After the AIDS Conference, a Renewed Push
Barrington M. Salmon | , WI Staff Writer | 8/8/2012, 3:38 p.m.
Incoming president of the International AIDS Society, Dr. Francoise Barre-Sinoussi said it is integral to apply what is being learned about HIV/AIDS from a scientific standpoint.
"I am a scientist. Like most of my colleagues, my whole career has been guided by the unique idea of contributing to human health improvement and in particular in the field of HIV for the past 30 years," said the 2008 Nobel laureate during an address to delegates. "I believe that implementing scientific evidences and best practices at every level of the HIV response is the way to ultimately tackle the epidemic. Scientific discoveries are meaningless if they remain in publications and drawers."
The conference brought together disparate groups and individuals united around the theme of stamping out AIDS.
World Bank President Dr. Jim Yong Kim said the end of AIDS, an idea once regarded "idealistic and outrageous" is actually within reach.
"Today marks the first time that a president of the World Bank Group has addressed the International AIDS Conference," he said early last week. I'm here because I know what this movement is capable of achieving. I'm here to bring you both a pledge and a challenge. I pledge that the World Bank will work tirelessly with all of you here to drive the AIDS fight forward until we win."
Kim said there is much the Bank can learn and apply to its efforts to reduce and eliminate poverty globally.
"As the leading global development institution, the World Bank is concerned with all aspects of development, all the dimensions that are united in the eight Millennium Development Goals. We know that development challenges are interdependent. And yet our approaches to these problems often remain fragmented, limiting our vision and our results."
"That's why the idea of bringing lessons from AIDS to poverty reduction is crucial. By breaking down siloes between these two efforts, we begin a process that will go much farther. Ultimately, we'll multiply the flow of knowledge and experience across all development sectors, accelerating progress on education for all, maternal and child health, environmental sustainability, and so many of our other goals."
The World Bank, he said put the first $1 billion on the table for the AIDS fight in 2000.
Today, in health, the World Bank's comparative advantage is in "systems building," Kim explained. "Our health sector strategy is focused on supporting countries to create health systems that deliver results for the poor and that are sustainable. We also help countries build social protection systems that can mitigate the impact of events like economic shocks and catastrophic illness, including AIDS, on families and communities."
The institution is bolstering health systems by helping governments implement
performance-based financing, which gives local health facilities financial rewards when they increase delivery of essential services and improve quality.
"In Burundi, after a performance-based financing model was introduced nationally to strengthen the AIDS response, the number of HIV-positive pregnant women receiving antiretrovirals for the prevention of mother-to-child transmission increased by 65 percent in just one year," said Kim. "We know that HIV is more than a medical problem.
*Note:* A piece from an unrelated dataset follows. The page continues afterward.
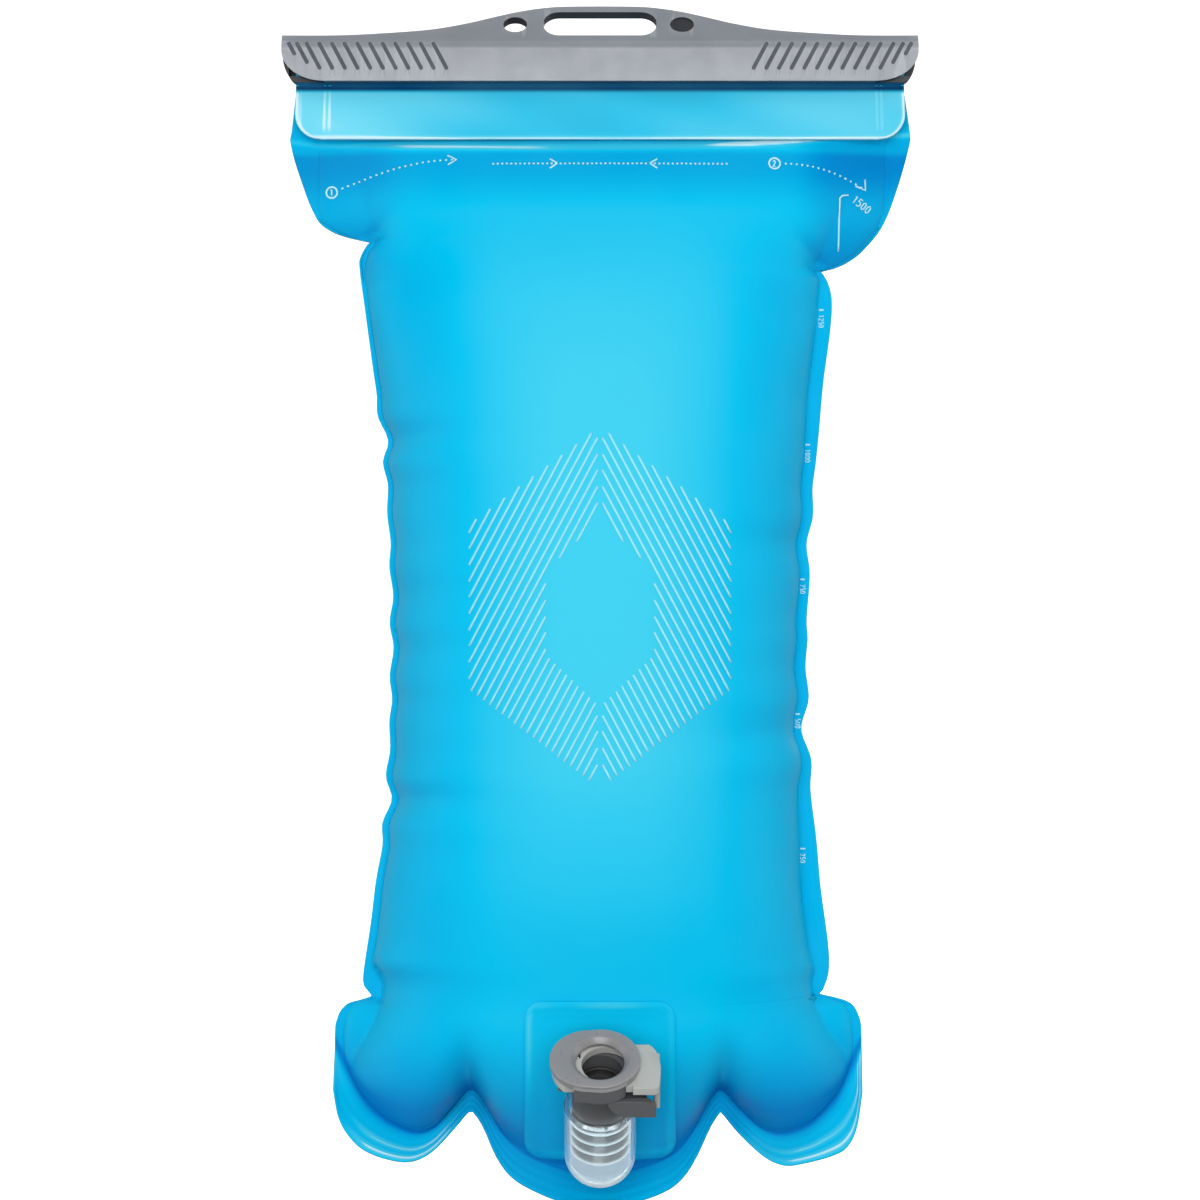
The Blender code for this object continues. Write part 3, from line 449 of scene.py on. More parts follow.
def coil(name, radius, wire, length, turns, look, placed):
    """A compression spring along Z from 0 to length, its end turns closed."""
    turn_steps = 36
    steps = turn_steps * (turns + 2)
    sides = 10
    points = np.empty((steps + 1, sides + 1, 3))
    for k in range(steps + 1):
        angle = TURN * k / turn_steps
        share = k / steps
        rise = share - math.sin(TURN * share) / TURN * 0.9
        out = np.array([math.cos(angle), math.sin(angle), 0])
        centre = radius * out + np.array([0, 0, wire + (length - 2 * wire) * rise])
        for j in range(sides + 1):
            a = TURN * j / sides
            points[k, j] = centre + wire * (math.cos(a) * out + math.sin(a) * np.array([0, 0, 1]))
    bm = welded(name, points)
    bmesh.ops.holes_fill(bm, edges=bm.edges)
    return from_bmesh(name, bm, look, placed)


# ---- materials

class Look:
    """A Principled material being put together."""

    def __init__(self, name, **sockets):
        self.material = bpy.data.materials.new(name)
        self.material.use_nodes = True
        self.nodes = self.material.node_tree.nodes
        self.links = self.material.node_tree.links
        self.shader = self.nodes["Principled BSDF"]
        for socket, value in sockets.items():
            self.shader.inputs[socket.replace("_", " ")].default_value = value
        self.place = self.node("TexCoord").outputs["Object"]

    def node(self, kind, **inputs):
        """A node with each input set to a value, or linked to the socket given for it."""
        made = self.nodes.new("ShaderNode" + kind)
        for name, value in inputs.items():
            socket = made.inputs[name.replace("_", " ")]
            if isinstance(value, bpy.types.NodeSocket):
                self.links.new(value, socket)
            else:
                socket.default_value = value
        return made

    def noise(self, scale, detail=3, stretch=(1, 1, 1)):
        place = self.node("Mapping", Vector=self.place, Scale=stretch).outputs["Vector"]
        return self.node("TexNoise", Vector=place, Scale=scale, Detail=detail, Roughness=0.55).outputs["Fac"]

    def downward(self):
        """0 on upright and upward faces, 1 on faces that lean down."""
        normal = self.node("TexCoord").outputs["Normal"]
        return self.span(self.node("SeparateXYZ", Vector=normal).outputs["Z"], 1.0, 0.0, -0.6, -0.15)

    def attribute(self, name):
        made = self.node("Attribute")
        made.attribute_name = name
        return made.outputs["Fac"]

    def ramp(self, value, *stops):
        """A colour for each value, from stops of (value, colour). The first is at 0 and the last at 1."""
        made = self.node("ValToRGB", Fac=value)
        ends = made.color_ramp.elements
        for end, (_, colour) in ((ends[0], stops[0]), (ends[1], stops[-1])):
            end.color = (*colour, 1)
        for position, colour in stops[1:-1]:
            made.color_ramp.elements.new(position).color = (*colour, 1)
        return made.outputs["Color"]

    def span(self, value, low, high, value_low=0.3, value_high=0.7):
        """Low to high as the value goes from value_low to value_high."""
        return self.node("MapRange", Value=value, From_Min=value_low, From_Max=value_high, To_Min=low,
                         To_Max=high).outputs["Result"]

    def mix(self, factor, first, second):
        """A colour between two, which may be values or sockets."""
        made = self.node("Mix")
        made.data_type = "RGBA"
        for socket, value in ((0, factor), (6, first), (7, second)):
            if isinstance(value, (float, int)):
                made.inputs[socket].default_value = value
            elif isinstance(value, tuple):
                made.inputs[socket].default_value = (*value, 1)
            else:
                self.links.new(value, made.inputs[socket])
        return made.outputs[2]

    def cloudy(self, scale, detail, first, second):
        """A colour that drifts between two."""
        return self.mix(self.span(self.noise(scale, detail), 0.0, 1.0), first, second)

    def drive(self, socket, value):
        self.links.new(value, self.shader.inputs[socket])

    def vary_gloss(self, scale, detail, low, high):
        self.drive("Roughness", self.span(self.noise(scale, detail), low, high))

    def add_grain(self, scale, detail, distance, strength, under=None):
        self.drive("Normal", self.bump(self.noise(scale, detail), distance, strength, under))

    def bump(self, value, distance, strength, under=None):
        made = self.node("Bump", Height=value, Distance=distance, Strength=strength)
        if under is not None:
            self.links.new(under, made.inputs["Normal"])
        return made.outputs["Normal"]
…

AIDS has devastating economic and social impacts on individuals, families and communities. That's why social protection is also a critical piece of a comprehensive AIDS response. Every year, worldwide, 150 million people are forced into poverty by increased health expenditures and lost income due to illness, including AIDS."
California Congresswoman Barbara Lee told an opening day crowd that she was troubled by the new infections that continue to manifest at an alarming rate, especially in communities of color.
"D.C. vividly illustrates the challenge, progress, courage and the unbelievable work left to be done," she said. "We're not here today for a victory lap. We have to pick up the pace. Too many die, too many wait in line. So in memory of those who did not live to see this day, let us commit to ending HIV/AIDS. Let that be our legacy," she said.